- **Task statement**:
Write each line exactly, from the line that holds "Reconstruct the object" through the final line of the material, and no other line.
— START OF Raw data —
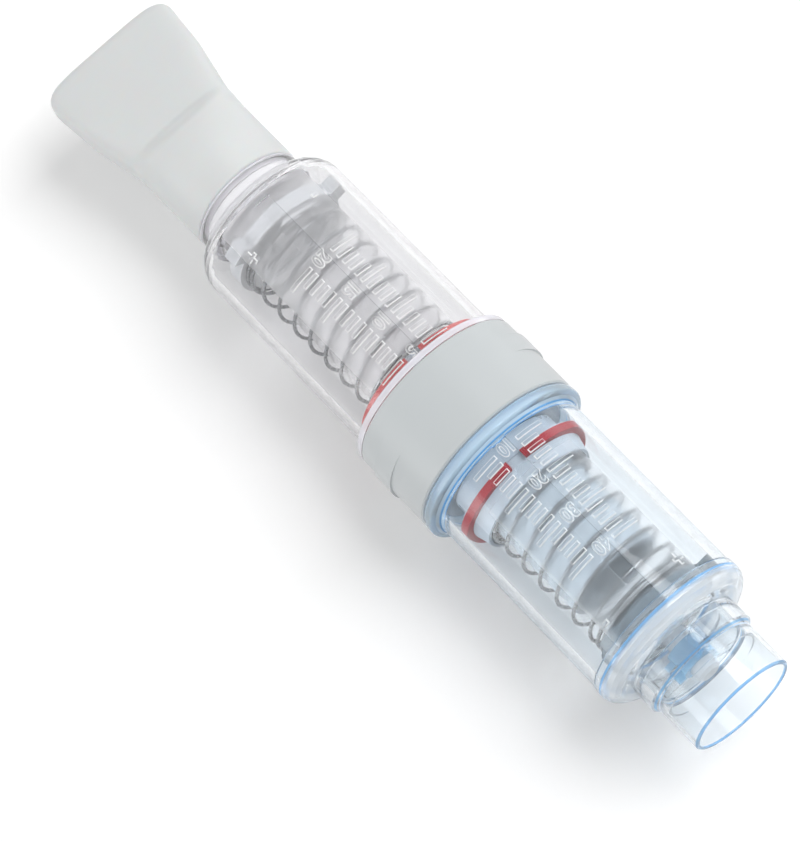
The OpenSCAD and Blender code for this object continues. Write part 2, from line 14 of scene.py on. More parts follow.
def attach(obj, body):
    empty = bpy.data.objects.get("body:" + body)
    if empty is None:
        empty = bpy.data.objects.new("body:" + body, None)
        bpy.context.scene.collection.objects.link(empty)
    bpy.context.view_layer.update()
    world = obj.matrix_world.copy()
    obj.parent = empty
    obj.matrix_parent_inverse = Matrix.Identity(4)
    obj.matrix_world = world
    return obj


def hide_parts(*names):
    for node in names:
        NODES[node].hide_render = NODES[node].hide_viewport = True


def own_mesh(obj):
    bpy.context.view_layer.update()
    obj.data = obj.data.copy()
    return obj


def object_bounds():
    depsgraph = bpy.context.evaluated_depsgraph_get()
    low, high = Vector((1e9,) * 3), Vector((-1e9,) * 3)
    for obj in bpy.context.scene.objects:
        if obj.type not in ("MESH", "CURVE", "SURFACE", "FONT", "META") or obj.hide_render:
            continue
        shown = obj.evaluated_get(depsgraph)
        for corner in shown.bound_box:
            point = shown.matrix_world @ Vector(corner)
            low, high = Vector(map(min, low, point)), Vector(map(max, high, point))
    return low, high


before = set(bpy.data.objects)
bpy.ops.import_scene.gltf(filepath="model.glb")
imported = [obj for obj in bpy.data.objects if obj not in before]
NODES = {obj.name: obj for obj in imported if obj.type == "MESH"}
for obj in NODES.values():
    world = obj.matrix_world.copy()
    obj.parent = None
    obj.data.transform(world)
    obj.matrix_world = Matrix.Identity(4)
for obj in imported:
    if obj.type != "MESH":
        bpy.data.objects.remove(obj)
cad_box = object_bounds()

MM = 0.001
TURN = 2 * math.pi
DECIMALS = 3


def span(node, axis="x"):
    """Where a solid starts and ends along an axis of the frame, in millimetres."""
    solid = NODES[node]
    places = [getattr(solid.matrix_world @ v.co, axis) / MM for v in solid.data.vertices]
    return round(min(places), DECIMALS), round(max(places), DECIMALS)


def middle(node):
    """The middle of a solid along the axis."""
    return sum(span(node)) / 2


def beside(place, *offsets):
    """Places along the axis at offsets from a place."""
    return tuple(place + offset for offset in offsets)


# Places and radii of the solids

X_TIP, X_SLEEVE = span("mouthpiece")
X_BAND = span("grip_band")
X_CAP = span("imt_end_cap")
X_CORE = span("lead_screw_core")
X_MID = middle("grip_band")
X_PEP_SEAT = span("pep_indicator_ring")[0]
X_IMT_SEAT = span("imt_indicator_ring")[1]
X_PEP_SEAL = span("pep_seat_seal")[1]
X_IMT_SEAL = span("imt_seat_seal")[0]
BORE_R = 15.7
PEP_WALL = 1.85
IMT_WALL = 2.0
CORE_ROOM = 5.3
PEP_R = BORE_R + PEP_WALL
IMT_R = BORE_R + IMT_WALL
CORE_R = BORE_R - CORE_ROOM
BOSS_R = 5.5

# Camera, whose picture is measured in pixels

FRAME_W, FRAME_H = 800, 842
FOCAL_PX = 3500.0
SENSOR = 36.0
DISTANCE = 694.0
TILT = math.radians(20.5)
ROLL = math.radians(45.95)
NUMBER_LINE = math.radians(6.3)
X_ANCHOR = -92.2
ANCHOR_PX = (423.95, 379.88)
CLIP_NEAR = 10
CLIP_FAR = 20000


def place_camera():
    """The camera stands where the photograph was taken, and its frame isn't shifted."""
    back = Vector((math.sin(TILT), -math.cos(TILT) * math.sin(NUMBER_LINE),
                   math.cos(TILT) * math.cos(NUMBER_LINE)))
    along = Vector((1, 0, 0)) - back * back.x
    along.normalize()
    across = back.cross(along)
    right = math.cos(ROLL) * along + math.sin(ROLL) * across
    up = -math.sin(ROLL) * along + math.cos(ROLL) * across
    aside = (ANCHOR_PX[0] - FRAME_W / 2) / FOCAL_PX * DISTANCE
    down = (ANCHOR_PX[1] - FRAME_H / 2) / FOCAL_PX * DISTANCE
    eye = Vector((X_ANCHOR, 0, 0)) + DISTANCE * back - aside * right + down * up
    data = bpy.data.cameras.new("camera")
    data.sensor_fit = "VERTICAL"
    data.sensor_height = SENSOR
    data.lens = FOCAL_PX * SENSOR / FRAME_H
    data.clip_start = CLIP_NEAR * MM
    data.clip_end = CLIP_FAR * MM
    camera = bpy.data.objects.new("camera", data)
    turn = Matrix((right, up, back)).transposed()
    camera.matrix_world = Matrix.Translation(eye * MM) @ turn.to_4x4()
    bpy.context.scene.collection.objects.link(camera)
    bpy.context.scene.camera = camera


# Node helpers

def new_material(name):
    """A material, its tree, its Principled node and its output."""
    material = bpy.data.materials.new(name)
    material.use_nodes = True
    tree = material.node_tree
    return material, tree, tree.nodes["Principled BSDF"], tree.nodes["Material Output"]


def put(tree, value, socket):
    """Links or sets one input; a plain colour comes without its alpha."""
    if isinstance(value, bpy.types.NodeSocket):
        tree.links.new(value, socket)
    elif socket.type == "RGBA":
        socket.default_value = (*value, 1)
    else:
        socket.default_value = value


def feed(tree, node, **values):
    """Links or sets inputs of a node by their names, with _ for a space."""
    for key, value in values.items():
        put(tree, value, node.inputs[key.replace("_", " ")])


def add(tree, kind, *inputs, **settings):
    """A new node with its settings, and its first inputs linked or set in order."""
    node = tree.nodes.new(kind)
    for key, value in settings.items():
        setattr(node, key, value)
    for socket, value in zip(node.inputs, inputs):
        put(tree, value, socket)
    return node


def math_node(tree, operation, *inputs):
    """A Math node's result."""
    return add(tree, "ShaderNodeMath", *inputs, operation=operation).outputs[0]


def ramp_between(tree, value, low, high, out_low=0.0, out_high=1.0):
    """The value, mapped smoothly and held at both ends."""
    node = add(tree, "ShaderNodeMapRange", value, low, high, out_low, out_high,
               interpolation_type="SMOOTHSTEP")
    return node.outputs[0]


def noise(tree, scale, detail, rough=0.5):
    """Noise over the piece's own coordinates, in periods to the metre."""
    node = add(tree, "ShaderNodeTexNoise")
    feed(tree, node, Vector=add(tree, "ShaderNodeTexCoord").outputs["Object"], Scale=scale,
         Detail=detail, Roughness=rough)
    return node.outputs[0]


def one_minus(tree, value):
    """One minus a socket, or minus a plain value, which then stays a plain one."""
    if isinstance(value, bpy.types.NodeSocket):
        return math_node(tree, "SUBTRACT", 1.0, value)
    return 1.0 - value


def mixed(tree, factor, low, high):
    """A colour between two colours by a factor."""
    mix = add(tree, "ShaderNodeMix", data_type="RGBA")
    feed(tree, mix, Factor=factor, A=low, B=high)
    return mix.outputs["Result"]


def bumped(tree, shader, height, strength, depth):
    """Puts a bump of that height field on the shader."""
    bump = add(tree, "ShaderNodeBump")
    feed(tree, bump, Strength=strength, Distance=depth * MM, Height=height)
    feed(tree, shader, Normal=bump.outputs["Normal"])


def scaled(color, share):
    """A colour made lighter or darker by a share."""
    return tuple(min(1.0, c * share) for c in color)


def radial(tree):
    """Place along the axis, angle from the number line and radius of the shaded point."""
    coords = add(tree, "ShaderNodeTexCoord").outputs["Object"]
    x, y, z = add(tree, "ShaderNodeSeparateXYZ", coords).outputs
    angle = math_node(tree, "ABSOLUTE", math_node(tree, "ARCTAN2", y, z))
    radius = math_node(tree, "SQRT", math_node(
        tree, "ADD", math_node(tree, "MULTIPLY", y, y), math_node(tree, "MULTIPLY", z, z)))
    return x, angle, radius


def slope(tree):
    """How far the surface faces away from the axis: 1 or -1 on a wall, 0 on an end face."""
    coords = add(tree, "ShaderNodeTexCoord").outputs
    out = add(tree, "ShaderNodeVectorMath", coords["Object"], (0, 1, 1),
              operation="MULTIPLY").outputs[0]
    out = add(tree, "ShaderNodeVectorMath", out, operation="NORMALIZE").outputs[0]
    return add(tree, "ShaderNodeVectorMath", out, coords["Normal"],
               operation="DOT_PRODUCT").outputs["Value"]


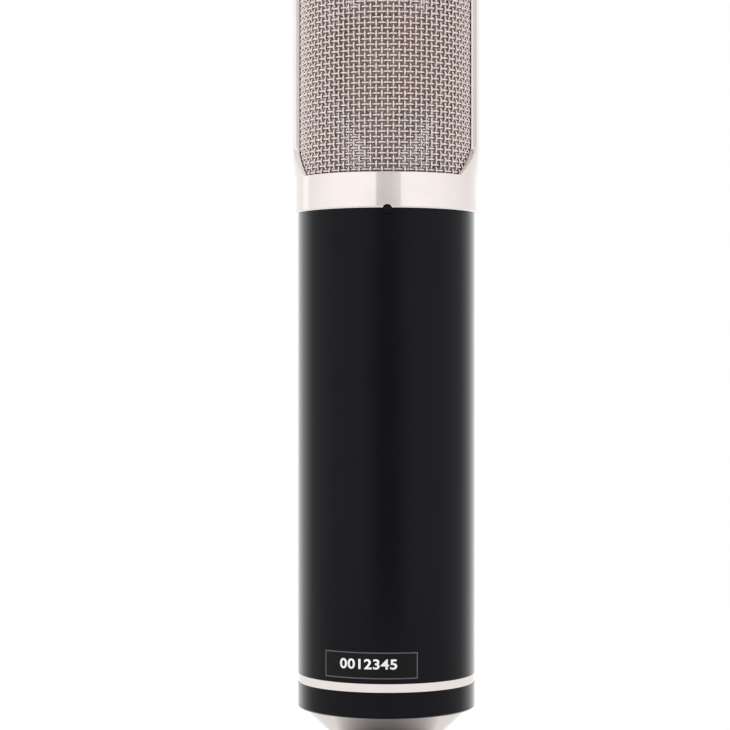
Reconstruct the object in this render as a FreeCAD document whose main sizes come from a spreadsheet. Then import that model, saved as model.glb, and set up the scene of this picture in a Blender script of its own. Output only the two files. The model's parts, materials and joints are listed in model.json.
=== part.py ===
— END OF Raw data —
- **Answer below**:
Reconstruct the object in this render as a FreeCAD document whose main sizes come from a spreadsheet. Then import that model, saved as model.glb, and set up the scene of this picture in a Blender script of its own. Output only the two files. The model's parts, materials and joints are listed in model.json.
=== part.py ===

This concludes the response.